Stated task – Lines containing "parts" are to be counted. Report the count alone.

(Records from a dataset)
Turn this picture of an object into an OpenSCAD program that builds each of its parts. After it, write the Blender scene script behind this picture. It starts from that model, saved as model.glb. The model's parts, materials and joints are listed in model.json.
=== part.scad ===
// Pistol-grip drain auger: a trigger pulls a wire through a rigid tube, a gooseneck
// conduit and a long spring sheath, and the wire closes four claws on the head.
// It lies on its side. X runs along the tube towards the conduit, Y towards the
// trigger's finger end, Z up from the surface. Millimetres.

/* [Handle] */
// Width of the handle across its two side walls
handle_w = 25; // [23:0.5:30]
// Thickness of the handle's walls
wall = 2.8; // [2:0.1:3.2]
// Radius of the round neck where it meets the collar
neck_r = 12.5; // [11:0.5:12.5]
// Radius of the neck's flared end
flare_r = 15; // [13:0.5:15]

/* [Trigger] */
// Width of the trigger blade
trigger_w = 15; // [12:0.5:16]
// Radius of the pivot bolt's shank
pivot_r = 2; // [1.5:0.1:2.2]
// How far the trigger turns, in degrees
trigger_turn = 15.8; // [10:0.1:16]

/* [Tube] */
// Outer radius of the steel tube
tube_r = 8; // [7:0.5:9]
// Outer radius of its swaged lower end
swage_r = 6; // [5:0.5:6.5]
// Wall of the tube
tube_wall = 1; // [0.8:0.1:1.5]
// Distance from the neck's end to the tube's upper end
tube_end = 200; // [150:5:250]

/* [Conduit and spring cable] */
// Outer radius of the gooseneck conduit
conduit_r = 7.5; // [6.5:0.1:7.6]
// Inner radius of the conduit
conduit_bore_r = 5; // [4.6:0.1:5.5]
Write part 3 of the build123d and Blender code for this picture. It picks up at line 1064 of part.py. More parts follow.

Task solution – 2